● **Exercise directions**: Sort through the data and copy the lines holding the word "bodies".

━━━━━━━━━━

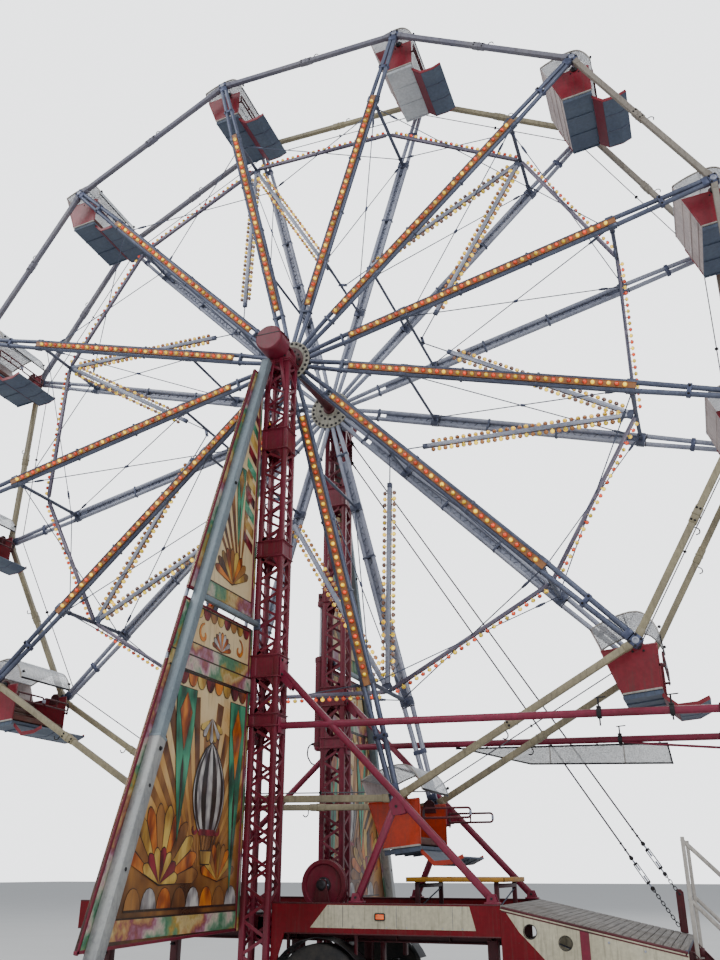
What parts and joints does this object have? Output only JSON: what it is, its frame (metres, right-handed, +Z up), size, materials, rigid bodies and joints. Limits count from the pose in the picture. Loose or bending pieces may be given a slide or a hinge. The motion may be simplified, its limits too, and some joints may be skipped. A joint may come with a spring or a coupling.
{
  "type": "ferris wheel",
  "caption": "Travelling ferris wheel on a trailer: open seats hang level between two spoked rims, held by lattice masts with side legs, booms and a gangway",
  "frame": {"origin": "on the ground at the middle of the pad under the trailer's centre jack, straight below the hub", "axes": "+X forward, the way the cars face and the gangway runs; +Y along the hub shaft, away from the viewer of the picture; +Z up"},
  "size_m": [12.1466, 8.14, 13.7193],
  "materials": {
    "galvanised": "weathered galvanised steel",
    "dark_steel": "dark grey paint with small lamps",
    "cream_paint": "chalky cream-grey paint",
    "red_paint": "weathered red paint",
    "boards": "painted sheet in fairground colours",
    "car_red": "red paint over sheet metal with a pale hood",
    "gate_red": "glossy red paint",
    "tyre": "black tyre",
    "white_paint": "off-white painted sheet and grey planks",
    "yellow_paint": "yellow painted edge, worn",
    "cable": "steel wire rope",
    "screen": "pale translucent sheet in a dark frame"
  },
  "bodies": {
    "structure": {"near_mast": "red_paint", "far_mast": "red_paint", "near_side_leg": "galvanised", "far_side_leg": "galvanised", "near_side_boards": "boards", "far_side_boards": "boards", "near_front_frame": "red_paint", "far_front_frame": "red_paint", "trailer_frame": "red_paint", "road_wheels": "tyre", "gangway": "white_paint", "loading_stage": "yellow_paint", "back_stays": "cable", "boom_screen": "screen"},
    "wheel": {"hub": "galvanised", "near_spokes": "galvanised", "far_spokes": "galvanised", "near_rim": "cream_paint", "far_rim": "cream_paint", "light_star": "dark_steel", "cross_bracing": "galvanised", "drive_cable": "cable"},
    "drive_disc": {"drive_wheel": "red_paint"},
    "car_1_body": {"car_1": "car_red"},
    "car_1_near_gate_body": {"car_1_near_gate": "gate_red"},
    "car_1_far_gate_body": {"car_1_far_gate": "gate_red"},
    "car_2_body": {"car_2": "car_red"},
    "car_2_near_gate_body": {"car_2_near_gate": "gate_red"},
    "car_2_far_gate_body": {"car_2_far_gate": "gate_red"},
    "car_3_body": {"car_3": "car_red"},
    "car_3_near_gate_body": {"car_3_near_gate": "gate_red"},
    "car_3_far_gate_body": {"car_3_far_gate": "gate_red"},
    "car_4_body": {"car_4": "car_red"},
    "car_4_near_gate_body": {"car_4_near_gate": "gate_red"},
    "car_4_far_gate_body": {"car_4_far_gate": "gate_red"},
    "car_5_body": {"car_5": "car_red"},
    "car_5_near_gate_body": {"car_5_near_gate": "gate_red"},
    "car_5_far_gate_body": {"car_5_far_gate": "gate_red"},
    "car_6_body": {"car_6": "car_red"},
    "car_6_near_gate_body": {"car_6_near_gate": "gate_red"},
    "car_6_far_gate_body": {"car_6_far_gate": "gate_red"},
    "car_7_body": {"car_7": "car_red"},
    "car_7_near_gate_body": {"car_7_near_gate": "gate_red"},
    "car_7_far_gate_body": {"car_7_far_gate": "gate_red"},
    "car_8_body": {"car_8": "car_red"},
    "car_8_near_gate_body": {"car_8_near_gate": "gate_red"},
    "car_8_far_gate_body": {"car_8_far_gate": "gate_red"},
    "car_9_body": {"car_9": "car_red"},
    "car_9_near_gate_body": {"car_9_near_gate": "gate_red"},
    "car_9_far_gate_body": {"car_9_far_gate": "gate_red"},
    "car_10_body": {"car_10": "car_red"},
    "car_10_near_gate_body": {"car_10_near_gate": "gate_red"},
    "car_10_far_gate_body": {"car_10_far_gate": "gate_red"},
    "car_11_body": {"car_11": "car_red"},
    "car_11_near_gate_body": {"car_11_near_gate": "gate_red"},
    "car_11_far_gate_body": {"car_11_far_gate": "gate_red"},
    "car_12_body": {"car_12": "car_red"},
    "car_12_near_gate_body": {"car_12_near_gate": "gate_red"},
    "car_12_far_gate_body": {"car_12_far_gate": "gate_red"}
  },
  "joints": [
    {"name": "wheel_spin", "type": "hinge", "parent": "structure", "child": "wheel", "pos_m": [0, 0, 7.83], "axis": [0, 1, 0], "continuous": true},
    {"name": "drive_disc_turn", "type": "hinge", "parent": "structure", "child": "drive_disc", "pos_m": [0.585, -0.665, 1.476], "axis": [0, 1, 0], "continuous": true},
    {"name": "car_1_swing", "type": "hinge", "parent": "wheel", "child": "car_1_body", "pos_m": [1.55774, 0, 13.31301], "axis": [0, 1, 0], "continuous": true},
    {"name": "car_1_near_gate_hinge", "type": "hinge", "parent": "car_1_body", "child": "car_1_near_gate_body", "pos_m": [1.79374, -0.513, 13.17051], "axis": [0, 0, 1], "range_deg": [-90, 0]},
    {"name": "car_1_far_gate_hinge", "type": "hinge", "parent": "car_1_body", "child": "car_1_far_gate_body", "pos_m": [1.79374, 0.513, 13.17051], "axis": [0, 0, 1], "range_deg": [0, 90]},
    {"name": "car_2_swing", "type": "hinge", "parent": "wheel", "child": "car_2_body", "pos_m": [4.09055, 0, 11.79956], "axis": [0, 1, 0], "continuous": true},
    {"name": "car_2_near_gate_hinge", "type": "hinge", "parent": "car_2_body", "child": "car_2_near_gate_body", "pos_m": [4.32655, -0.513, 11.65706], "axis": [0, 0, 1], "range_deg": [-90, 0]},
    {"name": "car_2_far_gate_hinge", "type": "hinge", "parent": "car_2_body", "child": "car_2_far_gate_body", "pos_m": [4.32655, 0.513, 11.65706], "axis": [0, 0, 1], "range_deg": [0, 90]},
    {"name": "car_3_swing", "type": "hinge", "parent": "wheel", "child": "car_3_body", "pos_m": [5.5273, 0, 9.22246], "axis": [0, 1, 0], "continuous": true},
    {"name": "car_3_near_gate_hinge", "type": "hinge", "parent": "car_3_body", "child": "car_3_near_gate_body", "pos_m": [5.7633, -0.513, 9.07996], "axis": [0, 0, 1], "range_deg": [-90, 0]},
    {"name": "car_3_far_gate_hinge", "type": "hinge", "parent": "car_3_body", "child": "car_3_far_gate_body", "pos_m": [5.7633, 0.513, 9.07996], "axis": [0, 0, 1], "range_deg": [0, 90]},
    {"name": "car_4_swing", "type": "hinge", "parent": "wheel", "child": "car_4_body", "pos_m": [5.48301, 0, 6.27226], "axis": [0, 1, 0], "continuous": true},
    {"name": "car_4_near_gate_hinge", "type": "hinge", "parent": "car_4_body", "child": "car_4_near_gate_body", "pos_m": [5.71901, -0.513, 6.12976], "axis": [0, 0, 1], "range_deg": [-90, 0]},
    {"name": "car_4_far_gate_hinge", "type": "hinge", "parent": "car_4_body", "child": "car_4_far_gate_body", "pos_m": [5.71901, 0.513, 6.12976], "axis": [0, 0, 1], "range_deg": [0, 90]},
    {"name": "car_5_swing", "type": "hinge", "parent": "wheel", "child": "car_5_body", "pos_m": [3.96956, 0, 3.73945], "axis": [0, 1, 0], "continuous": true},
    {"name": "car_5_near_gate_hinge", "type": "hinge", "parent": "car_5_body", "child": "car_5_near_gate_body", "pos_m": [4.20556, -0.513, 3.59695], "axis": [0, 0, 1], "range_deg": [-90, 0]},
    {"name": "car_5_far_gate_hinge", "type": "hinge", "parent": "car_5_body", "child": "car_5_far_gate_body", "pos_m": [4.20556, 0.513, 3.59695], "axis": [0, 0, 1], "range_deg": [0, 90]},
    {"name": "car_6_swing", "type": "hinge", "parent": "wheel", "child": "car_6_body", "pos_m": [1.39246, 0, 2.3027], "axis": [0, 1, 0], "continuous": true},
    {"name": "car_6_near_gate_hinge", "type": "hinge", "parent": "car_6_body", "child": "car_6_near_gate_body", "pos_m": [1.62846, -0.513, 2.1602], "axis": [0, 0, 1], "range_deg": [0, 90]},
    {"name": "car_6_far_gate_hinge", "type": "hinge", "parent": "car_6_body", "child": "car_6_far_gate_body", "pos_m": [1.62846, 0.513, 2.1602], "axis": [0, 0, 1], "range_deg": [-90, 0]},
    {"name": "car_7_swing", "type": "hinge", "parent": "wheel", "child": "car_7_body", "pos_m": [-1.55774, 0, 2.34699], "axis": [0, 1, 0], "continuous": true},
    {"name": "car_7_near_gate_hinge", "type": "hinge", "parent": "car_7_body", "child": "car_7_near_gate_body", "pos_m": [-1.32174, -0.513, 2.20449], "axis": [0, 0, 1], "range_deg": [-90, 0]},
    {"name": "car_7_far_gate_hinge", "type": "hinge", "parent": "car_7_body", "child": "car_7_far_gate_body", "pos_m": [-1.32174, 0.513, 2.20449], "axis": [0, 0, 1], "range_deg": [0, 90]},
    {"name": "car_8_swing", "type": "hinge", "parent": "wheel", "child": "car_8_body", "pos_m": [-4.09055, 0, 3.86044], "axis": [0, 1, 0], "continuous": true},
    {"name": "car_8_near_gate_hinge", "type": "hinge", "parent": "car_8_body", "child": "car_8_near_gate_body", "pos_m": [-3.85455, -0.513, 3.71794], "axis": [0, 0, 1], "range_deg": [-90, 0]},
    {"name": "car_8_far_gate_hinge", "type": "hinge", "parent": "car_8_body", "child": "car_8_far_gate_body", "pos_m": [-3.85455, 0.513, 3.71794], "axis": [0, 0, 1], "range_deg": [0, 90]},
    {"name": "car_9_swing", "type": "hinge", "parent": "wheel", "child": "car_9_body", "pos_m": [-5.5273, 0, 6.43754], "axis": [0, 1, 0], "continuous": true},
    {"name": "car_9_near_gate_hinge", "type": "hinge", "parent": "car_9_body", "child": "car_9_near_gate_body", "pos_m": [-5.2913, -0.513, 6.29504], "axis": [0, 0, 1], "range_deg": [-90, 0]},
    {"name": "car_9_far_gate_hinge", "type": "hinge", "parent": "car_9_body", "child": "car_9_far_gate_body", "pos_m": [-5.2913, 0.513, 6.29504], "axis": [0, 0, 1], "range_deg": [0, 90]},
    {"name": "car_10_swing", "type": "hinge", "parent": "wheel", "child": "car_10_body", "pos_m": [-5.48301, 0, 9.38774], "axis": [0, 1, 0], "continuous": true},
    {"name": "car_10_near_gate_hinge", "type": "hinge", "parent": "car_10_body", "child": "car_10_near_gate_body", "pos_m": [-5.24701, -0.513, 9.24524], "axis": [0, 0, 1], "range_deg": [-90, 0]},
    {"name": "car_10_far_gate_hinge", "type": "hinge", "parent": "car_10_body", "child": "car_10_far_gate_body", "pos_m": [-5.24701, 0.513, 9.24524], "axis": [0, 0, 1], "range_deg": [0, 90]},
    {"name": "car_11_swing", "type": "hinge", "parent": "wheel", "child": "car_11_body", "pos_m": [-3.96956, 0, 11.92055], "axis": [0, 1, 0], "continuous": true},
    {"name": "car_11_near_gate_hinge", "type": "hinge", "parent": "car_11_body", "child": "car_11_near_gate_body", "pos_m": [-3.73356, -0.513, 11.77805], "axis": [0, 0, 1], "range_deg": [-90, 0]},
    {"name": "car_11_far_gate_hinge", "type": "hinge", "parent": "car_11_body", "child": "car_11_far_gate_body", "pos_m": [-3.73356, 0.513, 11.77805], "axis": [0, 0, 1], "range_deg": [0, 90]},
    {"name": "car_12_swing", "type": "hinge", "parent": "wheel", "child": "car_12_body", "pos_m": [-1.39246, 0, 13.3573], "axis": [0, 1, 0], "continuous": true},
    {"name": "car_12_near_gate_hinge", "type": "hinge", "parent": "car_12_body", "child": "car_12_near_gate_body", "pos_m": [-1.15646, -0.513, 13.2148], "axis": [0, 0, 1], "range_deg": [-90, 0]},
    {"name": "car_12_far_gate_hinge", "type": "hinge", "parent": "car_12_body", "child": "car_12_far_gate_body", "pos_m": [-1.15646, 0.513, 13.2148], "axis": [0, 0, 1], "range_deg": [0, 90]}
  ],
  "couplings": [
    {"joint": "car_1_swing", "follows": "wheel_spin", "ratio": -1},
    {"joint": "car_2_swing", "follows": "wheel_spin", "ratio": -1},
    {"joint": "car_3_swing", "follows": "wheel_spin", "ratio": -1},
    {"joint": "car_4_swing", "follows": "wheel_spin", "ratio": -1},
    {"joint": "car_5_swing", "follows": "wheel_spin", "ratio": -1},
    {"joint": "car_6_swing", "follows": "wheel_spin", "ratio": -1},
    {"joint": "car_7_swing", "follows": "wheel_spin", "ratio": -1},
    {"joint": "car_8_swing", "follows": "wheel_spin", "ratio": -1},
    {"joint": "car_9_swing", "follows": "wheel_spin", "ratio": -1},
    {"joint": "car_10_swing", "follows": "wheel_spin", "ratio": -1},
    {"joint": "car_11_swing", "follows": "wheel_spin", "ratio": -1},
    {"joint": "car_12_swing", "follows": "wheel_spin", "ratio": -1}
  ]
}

━━━━━━━━━━

● **Result for this task**:
What parts and joints does this object have? Output only JSON: what it is, its frame (metres, right-handed, +Z up), size, materials, rigid bodies and joints. Limits count from the pose in the picture. Loose or bending pieces may be given a slide or a hinge. The motion may be simplified, its limits too, and some joints may be skipped. A joint may come with a spring or a coupling.
  "bodies": {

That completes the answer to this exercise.